Case study: We are interested in comparing average startup costs across five business types.

Step 1: Test whether the data for each level are normally distributed.

  1. Click Analyze -> Distribution
  2. Select “Cost” as “Y, Columns”
  3. Select “Business” as “By”
  4. Click “OK”
  5. Click on the red triangle button next to “Cost” in the Distribution page for “Business = Xi.
  6. Click Continuous Fit -> Normal
  7. Click on the red triangle button next to “Fitted Normal.”
  8. Select “Goodness of Fit”
    Mann Whitney Testing with JMP

Notice that all p-values are greater than 0.05; therefore, we fail to reject the null hypothesis that the data are normally distributed.

  • Null Hypothesis(H0): The data are normally distributed
  • Alternative Hypothesis(Ha): The data are not normally distributed

Since the p-values from the normality tests for the five data sets exceed the alpha level (0.05), we fail to reject the null hypothesis and conclude that the startup costs for any of the five businesses are normally distributed.

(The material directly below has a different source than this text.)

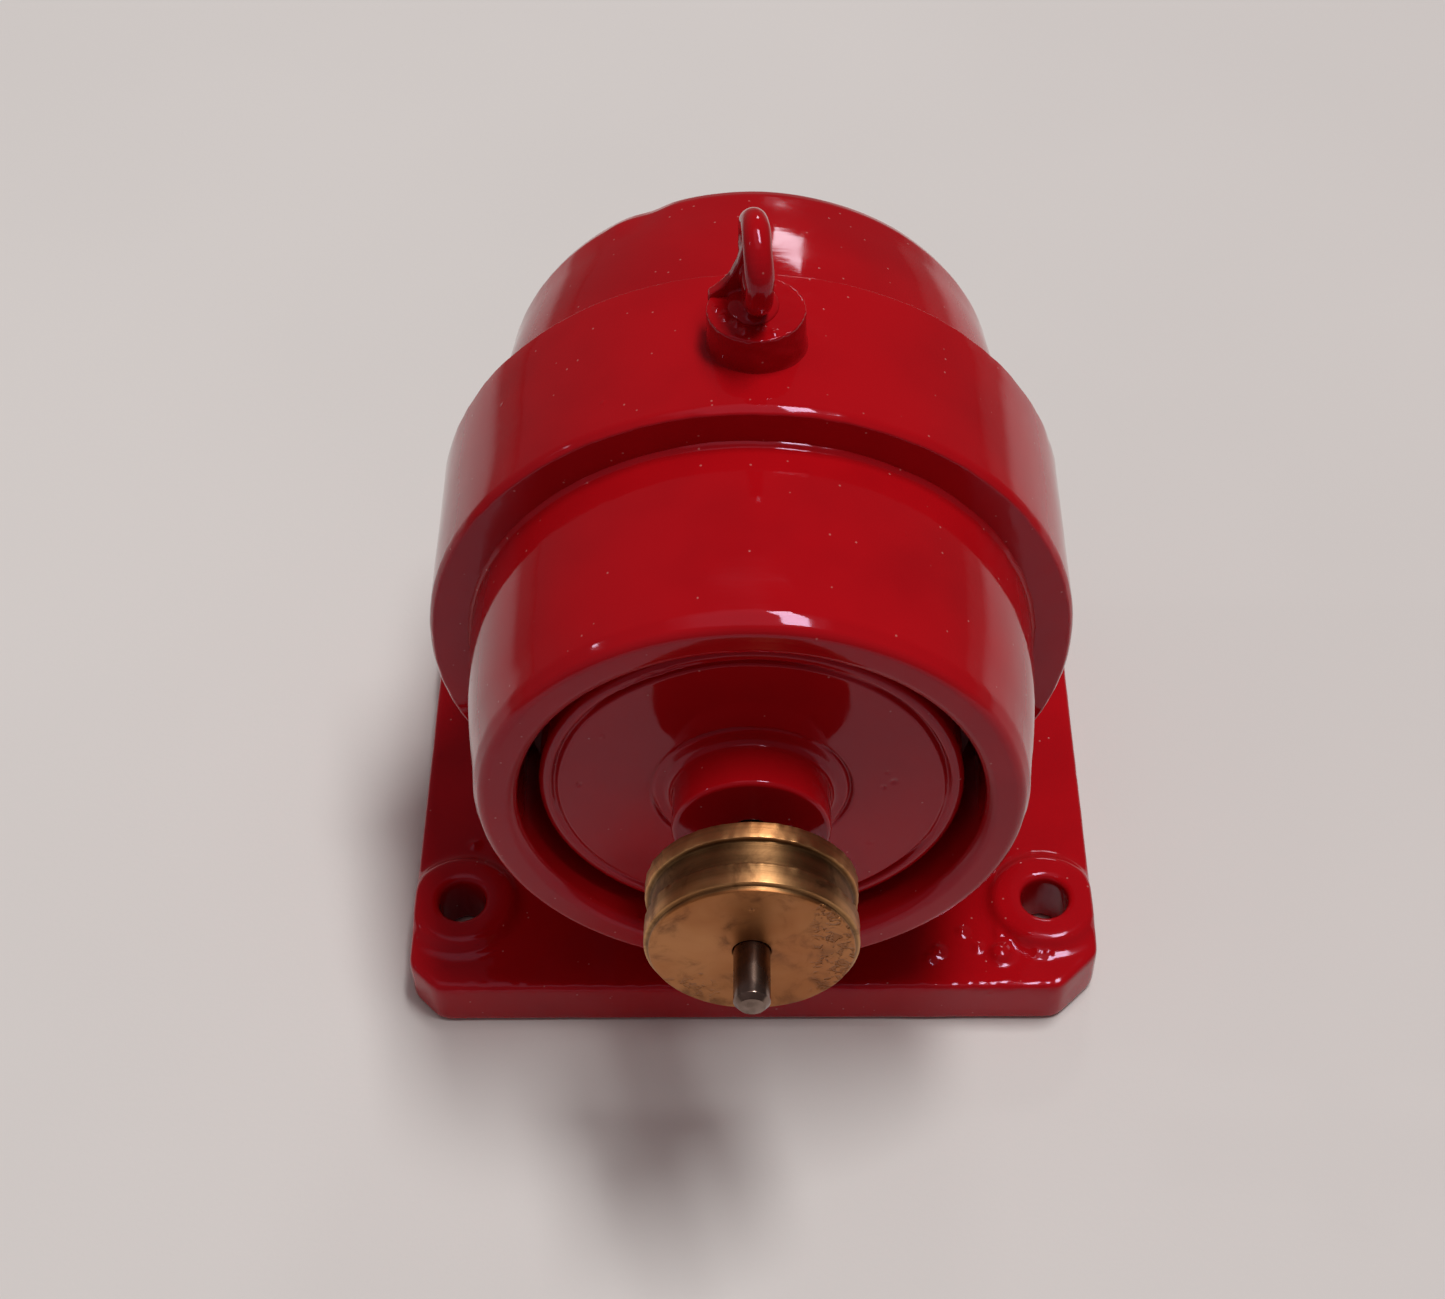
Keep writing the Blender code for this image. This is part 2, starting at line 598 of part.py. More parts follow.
def make_pulley():
    """Brass pulley with one shallow groove."""
    depth = PULLEY_RADIUS - GROOVE_RADIUS
    width = GROOVE_REAR - GROOVE_FRONT
    groove = []
    steps = 6
    for step in range(steps + 1):
        turn = math.pi * step / steps
        reach = PULLEY_RADIUS - depth * min(1.0, 1.25 * math.sin(turn))
        groove.append((reach, GROOVE_FRONT + width * (1 - math.cos(turn)) / 2))
    edge = PULLEY_EDGE
    return turned(
        "pulley",
        [(FIXED_BORE, PULLEY_FRONT), (PULLEY_RADIUS - edge, PULLEY_FRONT), (PULLEY_RADIUS, PULLEY_FRONT + edge)]
        + groove
        + [(PULLEY_RADIUS, PULLEY_REAR - edge), (PULLEY_RADIUS - edge, PULLEY_REAR), (FIXED_BORE, PULLEY_REAR)],
        "brass", 40,
    )


def make_brush_gear():
    """On each side a terminal strip, and a leaf spring that holds a carbon brush to the commutator."""
    front = COMMUTATOR_MIDDLE - BRUSH_ARM_WIDTH / 2
    rear = COMMUTATOR_MIDDLE + BRUSH_ARM_WIDTH / 2
    for side, tag in ((-1, "left"), (1, "right")):
        block(
            f"terminal_{tag}",
            (side * TERMINAL_X - TERMINAL_HALF_WIDTH, front, TERMINAL_Z - TERMINAL_HALF_THICKNESS),
            (side * TERMINAL_X + TERMINAL_HALF_WIDTH, TERMINAL_REAR, TERMINAL_Z + TERMINAL_HALF_THICKNESS),
            "brass",
        )
        arm_outer = side * (BRUSH_ARM_X + BRUSH_ARM_THICKNESS)
        arm = block(
            f"brush_arm_{tag}",
            (min(side * BRUSH_ARM_X, arm_outer), front, BRUSH_PIVOT_Z - BRUSH_ARM_FOOT),
            (max(side * BRUSH_ARM_X, arm_outer), rear, BRUSH_ARM_TOP), "bronze",
        )
        brush_outer = side * (BRUSH_ARM_X - SEAT_GAP)
        brush = block(
            f"brush_{tag}",
            (min(side * BRUSH_FACE_X, brush_outer), front + BRUSH_INSET, AXIS_HEIGHT - BRUSH_HALF_HEIGHT),
            (max(side * BRUSH_FACE_X, brush_outer), rear - BRUSH_INSET, AXIS_HEIGHT + BRUSH_HALF_HEIGHT),
            "carbon",
        )
        pivot = axis_empty(f"brush_pivot_{tag}", (side * BRUSH_ARM_X, COMMUTATOR_MIDDLE, BRUSH_PIVOT_Z))
        ride_on([arm, brush], pivot)


make_base_plate()
make_field_ring()
make_drum("front_drum", FRONT_DRUM_END)
make_drum("rear_drum", REAR_DRUM_END)
make_lifting_eye()
make_base_screws()
make_motor_case()
make_field()
make_rotor()
make_brush_gear()
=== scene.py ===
import json
import math

import bmesh
import bpy
from mathutils import Matrix, Vector, noise


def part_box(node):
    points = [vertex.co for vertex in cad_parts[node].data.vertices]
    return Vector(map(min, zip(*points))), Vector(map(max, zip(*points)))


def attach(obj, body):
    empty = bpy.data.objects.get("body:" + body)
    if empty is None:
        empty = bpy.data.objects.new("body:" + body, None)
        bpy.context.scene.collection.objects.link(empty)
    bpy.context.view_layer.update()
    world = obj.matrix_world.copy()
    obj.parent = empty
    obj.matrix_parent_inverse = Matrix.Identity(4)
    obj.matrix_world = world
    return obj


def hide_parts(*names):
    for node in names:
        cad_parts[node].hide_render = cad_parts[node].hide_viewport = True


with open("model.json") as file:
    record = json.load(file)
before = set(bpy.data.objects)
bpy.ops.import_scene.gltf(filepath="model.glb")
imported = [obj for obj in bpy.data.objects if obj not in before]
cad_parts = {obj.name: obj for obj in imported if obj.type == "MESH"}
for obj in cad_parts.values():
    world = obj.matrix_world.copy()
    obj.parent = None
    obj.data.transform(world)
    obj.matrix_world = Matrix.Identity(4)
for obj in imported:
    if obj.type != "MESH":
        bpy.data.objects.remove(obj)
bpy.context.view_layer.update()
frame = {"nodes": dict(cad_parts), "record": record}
mm = 0.001
shaftHeight = frame["record"]["behaviour"]["joints"][0]["pos_m"][2]
shaftLine = Vector((0.0, 0.0, shaftHeight))


# ---------- small helpers

def addNode(tree, kind, inputs=None, **settings):
    node = tree.nodes.new(kind)
    for key, value in settings.items():
        setattr(node, key, value)
    for key, value in (inputs or {}).items():
        if isinstance(value, bpy.types.NodeSocket):
            tree.links.new(value, node.inputs[key])
        else:
            node.inputs[key].default_value = value
    return node


def newMaterial(name):
    material = bpy.data.materials.new(name)
    material.use_nodes = True
    tree = material.node_tree
    return material, tree, tree.nodes["Principled BSDF"]


def objectPoint(tree):
    return addNode(tree, "ShaderNodeTexCoord").outputs["Object"]


def noiseValue(tree, point, scale, detail=2.0, roughness=0.5, distortion=0.0):
    made = addNode(tree, "ShaderNodeTexNoise", {"Vector": point, "Scale": scale, "Detail": detail,
                                                "Roughness": roughness, "Distortion": distortion})
    return made.outputs["Fac"]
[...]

If any of the five data sets are not normally distributed, we need to use alternative hypothesis-testing methods other than one-way ANOVA. In this example, all five data sets are normally distributed; however, if any were not, we would need to use another hypothesis test.

Step 2: Test whether the variance of the data for each level is equal to the variance of the other levels.

  • Null Hypothesis(H0):
  • Alternative Hypothesis(Ha): at least one of the variances is different from the others
  1. Click Analyze -> Fit Y by X
  2. Select “Cost” as “Y, Response”
  3. Select “Business” as “X, Factor”
  4. Click “OK”
  5. Click on the red triangle button next to “One-Way Analysis of Cost by Business.”
  6. Click “Unequal Variances”

Use Bartlett’s test to test for equal variances across five levels, since there are more than two levels in the data and the data for each level are normally distributed. The p-value of Bartlett’s test is 0.777, greater than the alpha level (0.05), so we fail to reject the null hypothesis, and we claim that the variances of the five groups are equal. If the variances are not all equal, we need to use other hypothesis-testing methods than one-way ANOVA. If this test indicated that at least one variance differed, we would need to use a different hypothesis test to evaluate the group means.

Step 3: Test whether the mean of the data for each level is equal to the means of the other levels.

  • Null Hypothesis(H0): μ1 = μ2 = μ3 = μ4 = μ5
  • Alternative Hypothesis(Ha): at least one of the means is different from the others
  1. Click on the red triangle button next to “One-Way Analysis of Cost by Business.”
  2. Select “Mean/Anova”

Since the p-value of the F test is 0.018, lower than the alpha level (0.05), the null hypothesis is rejected, and we conclude that at least one of the means of the five groups is different from the others.

Step 4: Save the residuals and predicted values after ANOVA. The predicted value for each level is the group mean.

  1. Click on the red triangle button next to “One-way Analysis of Cost by Business.”
  2. Select Save -> Save Residuals
  3. Select Save -> Save Predicted

Step 5: Test whether the residuals are normally distributed with a mean of zero

  1. Click Analyze -> Distribution
  2. Select “Cost Centered by Business” as “Y, Columns”
  3. Click “OK”
  4. Click on the red triangle button next to “Cost Centered by Business” in the Distribution page
  5. Click Continuous Fit -> Normal
  6. Click on the red triangle button next to “Fitted Normal.”
  7. Select “Goodness of Fit”

The p-value of the normality test is 0.1034, greater than the alpha level (0.05), and we conclude that the residuals are normally distributed. The mean of the residuals is 0.0000.

Step 6: Check whether the residuals are independent of each other.

  • If the data are in time order, we can plot them in an IR chart to check for independence. When no data points on the IR chart fail any tests, the residuals are independent of each other.
  • If the data are not in time order, the IR chart cannot provide a reliable conclusion about independence.
  1. Click Analyze -> Quality & Process - > Control Chart -> IR
  2. Select “Cost centered by Business” as “Process.”
  3. Click “OK”
  4. Click on the red triangle button next to “Individual Measurements of Cost centered by Business.”
  5. Select “Tests” -> “All Tests.”

If the residuals are in time order, we can plot IR charts to check the independence. When no data points on the IR charts fail any tests, the residuals are independent of each other. If the residuals are not in time order, the IR charts cannot provide a reliable conclusion about independence.

Step 7: Plot residuals versus fitted values and check whether there is any systematic pattern.

  1. Click Analyze-> Fit Y by X
  2. Select “Cost centered by Business” as “Y, Columns.”
  3. Select “Cost mean by Business” as “X”
  4. Click “OK”

Model summary: The data points are evenly distributed across the five levels. Therefore, we can claim that the residuals have equal variances across all five levels.